Yes, though I think anti-Semitism and racism were always a problem. It’s not as if people woke up one day and decided to become anti-Semites and racists. They [right-wing nationalists] just didn’t have power because they were not well organized. Now, because of social media, we have a better view of what is happening.

One of the issues you’ve been engaged with in recent years has been hate speech online, including anti-Semitism and Holocaust denial. How does this manifest itself in Germany?

This is an international problem and not only a German one. The haters online are empowering each other to be even more aggressive, and with the support of Russians as well, they can have a big impact on discussion. It comes from a cross-section of places, between left and right and other anti-democratic movements, which some years ago wouldn’t have spoken to one another. Now they come together on certain points: anti-capitalism, anti-imperialism, anti-Semitism. There is a meshing of beliefs such that you have a big movement making a common sound, even though these different milieus have their own songs.

Moving on to the election, how has the European refugee crisis changed Germany and German politics?

It gave rise to the Alternative for Germany (AfD) and other right-wing groups, paradoxically making things clearer. Before [2015], the discussion about racism and anti-Semitism in Germany was not very well developed, but now we can see exactly where the hate is coming from. With people voting for the AfD (and on the left we have the BDS movement), the main parties can see the problem and can no longer ignore it. They have to take a position and consider how to confront [the far-right].

One of the concerns raised by Jewish community leaders in the summer of 2015 was that more refugees from the Middle East would result in a rise in anti-Semitism in Germany.
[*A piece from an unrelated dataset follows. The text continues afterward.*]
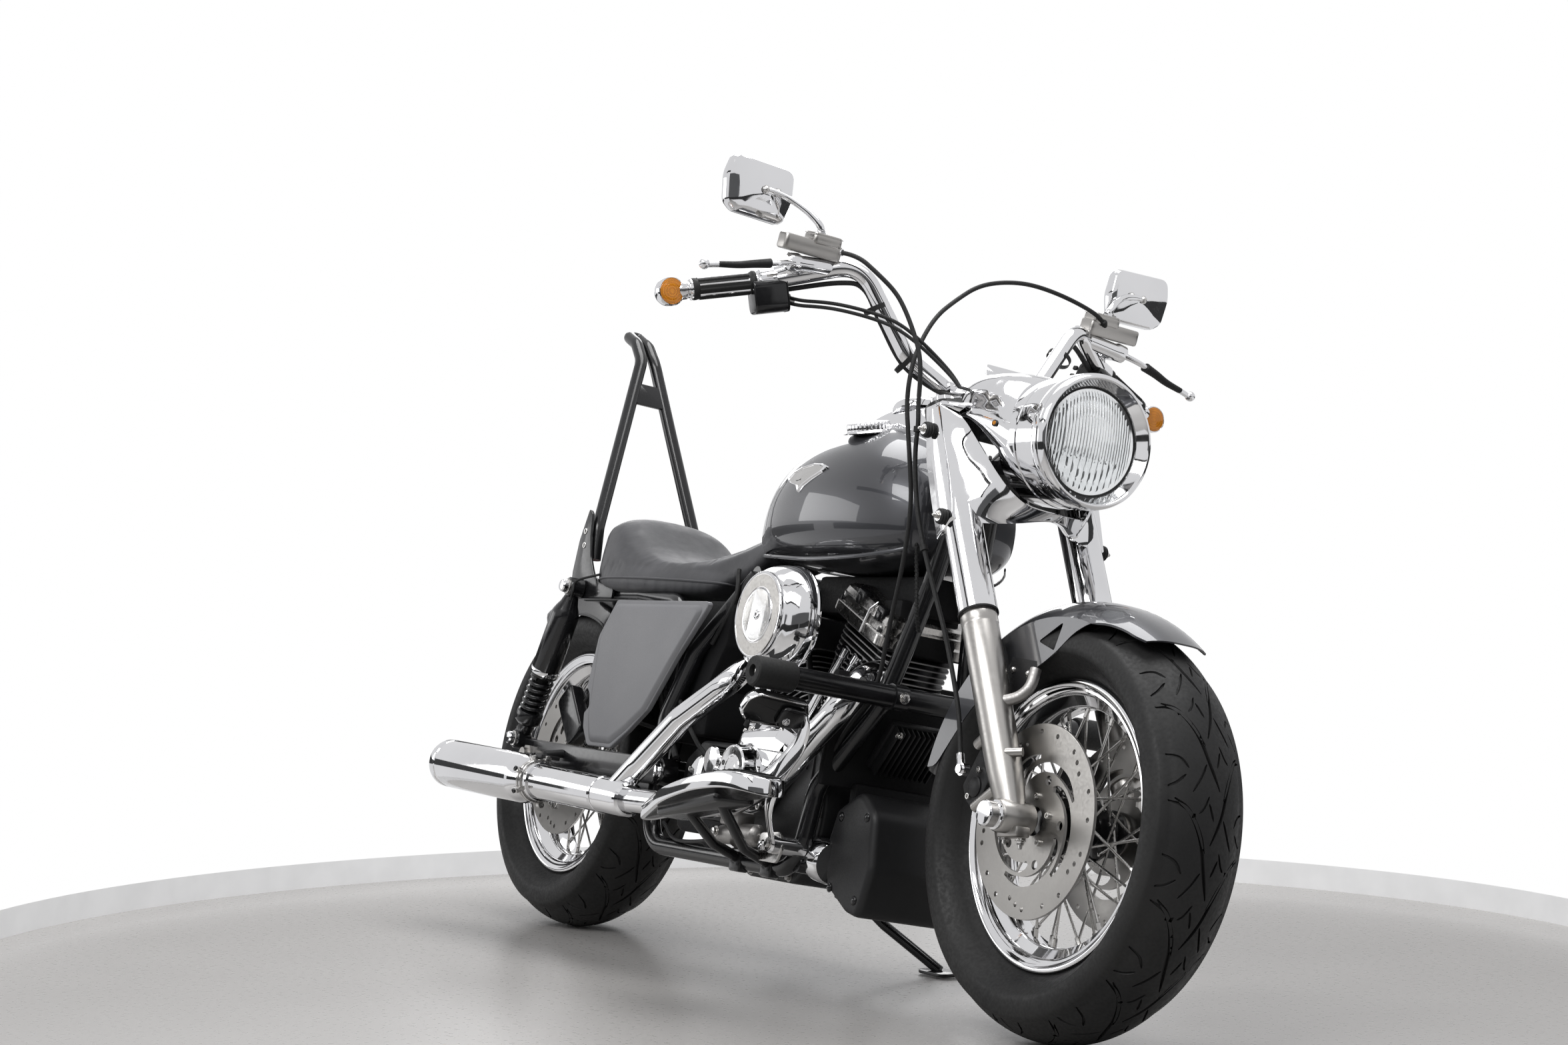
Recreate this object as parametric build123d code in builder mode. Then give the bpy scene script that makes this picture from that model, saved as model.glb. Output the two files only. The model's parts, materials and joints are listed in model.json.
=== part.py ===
"""Touring motorcycle, parked on its side stand.

Every piece is drawn with the motorcycle upright: X forward, Y to its left, Z up, and the
origin on the floor under the rear axle. At the end each piece is leaned over onto the side
stand and moved so that the origin is on the floor under the middle of the whole machine.
All sizes are in millimetres and all angles in degrees.
"""

from build123d import *
import os
from math import cos, radians, sin, sqrt, tan

os.makedirs("parts", exist_ok=True)

# ---------------------------------------------------------------- driving dimensions
lean_angle = 10.44
wheelbase = 1613.0
seat_gap = 0.3  # between bolted pieces of one body
running_gap = 0.05  # radial, between a shaft and what turns on it

# wheels
rim_flange_radius = 219.0
rim_seat_radius = 203.0
rim_well_radius = 184.0
rim_wall = 4.0
tread_drop = 26.0
front_tyre_radius = 320.5
front_tyre_width = 145.0
front_rim_half_width = 43.0
rear_tyre_radius = 318.4
rear_tyre_width = 150.0
rear_rim_half_width = 53.0
spoke_radius = 2.2
spoke_count = 40
hub_flange_radius = 46.0
hub_flange_y = 34.0
hub_radius = 27.0
axle_radius = 12.5
rotor_radius = 146.0
rotor_inner_radius = 92.0
rotor_thickness = 5.0
front_rotor_y = 77.0
rear_rotor_y = 68.0
caliper_slot = 10.0

# steering and fork
rake_angle = 26.0
fork_angle = 29.4
fork_half_spacing = 117.0
fork_tube_radius = 20.6
slider_radius = 29.0
slider_length = 344.0
cover_radius = 31.0
fork_length = 742.0
clamp_low = 582.0
clamp_high = 706.0
clamp_thickness = 26.0
stem_radius = 16.0
head_tube_radius = 32.0

# frame
tube_radius = 16.0
strut_radius = 14.0
strut_z = 648.0
rail_y = 126.0
rail_z = 190.0
backbone_radius = 22.0
pivot_x = 462.0
pivot_z = 300.0

# engine
crank_x = 908.0
crank_z = 285.0
v_half_angle = 22.5
case_half_width = 98.0
deck_height = 150.0
fin_pitch = 10.0
fin_thickness = 3.2
fin_count = 16
fin_half = 70.0
rocker_low = 347.0
rocker_high = 403.0

# seat, tank, rear end
fender_radius = 345.0
fender_half_width = 90.0
sheet = 3.0
shock_y = 150.0
shock_top_x, shock_top_z = 82.0, 654.0
shock_low_x, shock_low_z = -47.0, 348.0
sissy_tube_radius = 12.5
plate_y = 124.3
plate_thickness = 5.0
plate_hole_radius = 4.25
seat_bottom = strut_z + strut_radius + 0.4

# footboards
board_x, board_y, board_z = 1010.0, 300.0, 280.0
board_tilt = radians(10.8)

# belt drive
belt_y = 84.0
belt_width = 24.0
belt_thickness = 5.0
belt_gap = 0.5
rear_pulley_radius = 146.0
front_pulley_radius = 62.0
front_pulley_x = 590.0
front_pulley_z = 300.0

# handlebar, cables and engine guard
bar_radius = 14.0
grip_radius = 17.5
grip_length = 110.0
cable_radius = 3.5
hose_radius = 4.5
guard_radius = 19.0
guard_x = 1190.0
guard_z = 490.0

# ---------------------------------------------------------------- derived places
lean = radians(lean_angle)


def crown_radius(width):
    """Radius of a tyre's tread arc, from its width and how far its shoulders drop."""
    half = 0.44 * width
    return (half**2 + tread_drop**2) / (2 * tread_drop)


def parked_axle_height(radius, width):
    """Height of an axle above the point where the leaned tyre's floor plane crosses y = 0."""
    return radius + crown_radius(width) * (1 / cos(lean) - 1)


front_axle_z = parked_axle_height(front_tyre_radius, front_tyre_width)
rear_axle_z = parked_axle_height(rear_tyre_radius, rear_tyre_width)
front_axle = (wheelbase, 0, front_axle_z)
rear_axle = (0, 0, rear_axle_z)
rake = radians(rake_angle)
fork = radians(fork_angle)
pieces = {}


def keep(name, part):
    """Labels a finished piece and holds it until the machine is leaned over."""
    part.label = name
    pieces[name] = part


def side_plane(y):
    """A plane facing the machine's right, whose local x and y are the machine's X and Z."""
    return Plane(origin=(0, y, 0), x_dir=(1, 0, 0), z_dir=(0, -1, 0))


def on_fork(distance, y=0.0, forward=0.0):
    """A point a distance up the fork from the front axle, moved square to it and sideways."""
    return (
        wheelbase - distance * sin(fork) + forward * cos(fork),
        y,
        front_axle_z + distance * cos(fork) + forward * sin(fork),
    )


def on_stem(z, forward=0.0):
    """The steering axis at a height, and a point a distance in front of it."""
    return (wheelbase + (front_axle_z - z) * tan(rake) + forward, 0, z)


def fork_plane(distance, y=0.0):
    """A plane square to the fork legs."""
    return Plane(origin=on_fork(distance, y), x_dir=(cos(fork), 0, sin(fork)),
                 z_dir=(-sin(fork), 0, cos(fork)))


def bend_radii(points, share=0.45):
    """The largest arc at each corner that leaves a straight stretch in every run."""
    radii = []
    for before, here, after in zip(points, points[1:], points[2:]):
        run_in = Vector(*here) - Vector(*before)
        run_out = Vector(*after) - Vector(*here)
        half_turn = radians(run_in.get_angle(run_out)) / 2
        radii.append(share * min(run_in.length, run_out.length) / tan(half_turn))
    return radii


def bent_tube(points, radius, largest=1000.0):
    """A round bar along straight runs joined by tangent arcs."""
    radii = [min(r, largest) for r in bend_radii(points)]
    with BuildPart() as tube:
        with BuildLine() as route:
            FilletPolyline(*points, radius=radii)
        with BuildSketch(Plane(origin=route.line @ 0, z_dir=route.line % 0)):
            Circle(radius)
        sweep(path=route.line)
    return tube.part


def rod(start, end, radius):
    """A round bar between two points."""
    direction = Vector(*end) - Vector(*start)
    with BuildPart() as bar:
        with BuildSketch(Plane(origin=start, z_dir=direction)):
            Circle(radius)
        extrude(amount=direction.length)
    return bar.part


def turning_plane(origin, along):
    """A plane through an axis of revolution, whose local y runs along it."""
    facing = Vector(*along).cross(Vector(0.03, 0.2, 1)).normalized()
    return Plane(origin=origin, x_dir=Vector(*along).cross(facing), z_dir=facing)


def lateral_disc(x, z, y_from, y_to, radius):
    """A disc or shaft whose axis runs across the machine."""
    with BuildPart() as disc:
        with BuildSketch(side_plane(y_to)):
            with Locations((x, z)):
                Circle(radius)
        extrude(amount=y_to - y_from)
    return disc.part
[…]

Was that fear justified?

We [the Amadeu Antonio Foundation] found that this [refugees’ views about Jews] depends on their social and cultural origins, status and education, or if they are from oppressed groups, like Yazidis or Kurds. Overall we could not find a significant rise in anti-Semitism in Germany [but] it is interesting that when young people arrived from Syria, they came with a lot of problems, so Jews and Israel were not the first things they wanted to discuss. After a while, however, they went into German schools and youth clubs and met second- and third-generation [immigrants] and were immediately confronted with anti-Semitism, something they thought they left behind in the Middle East.

The paradox is that the more Jewish the times, the more flexible, cosmopolitan and connected, the more anti-Semitic the world becomes.

In the United States, we have seen a resurgence of white nationalism and neo-Nazism. How has this affected Germany?

We thought that they would try and establish Breitbart in Germany, but they didn’t. At the end of the day, there is a strong feeling of anti-Americanism. Donald Trump is the sort of American everybody is against—such an idiot that only in a country like America would it be possible for him to become president. He is proof of people’s prejudice against the United States, and this feeling is much stronger than the empowerment felt by the right. Nobody feels they can openly show solidarity with Trump, such a ridiculous figure in the eyes of the people.

Martin Schulz has attempted to use Trump against Angela Merkel. Will attempting to associate Merkel with Trump work, or does this smack of desperation on the part of someone 15 points behind in the polls?

No, I don’t think this will work because people know that if Schulz were chancellor, he would have to make the same international arrangements. I cannot imagine what the Social Democratic Party (SPD) can do now to change their fortune. It would be nice to have a strong left-liberal movement in Germany but it’s not the time. Let’s see what happens at the next election [in 2022]. These elections will likely result in a coalition [of the liberal Free Democratic Party and the Christian Democratic Union (CDU)] or the CDU will continue with the SDP. I don’t think the people want change.

There has been a tendency, since the American presidential election, to look to Germany as the leader of the free world. Are we right to do so?

I don’t think Germany can fulfill this role. Government and industry lead in certain ways and Germany can place pressure at global conferences on climate change and so on, but I think with Merkel, this will not happen.

It’s very important for the Jewish community in Germany that the United States is clear on certain points, to have a cosmopolitan attitude to the big questions on immigration, racism and anti-Semitism. Now the United States is opting out of the conversation about universalistic human rights. We don’t know anymore. We have an [American] administration that is not focused on human rights, but a mix of economic interests and a right-wing agenda of white supremacism. This is not helpful for Europe.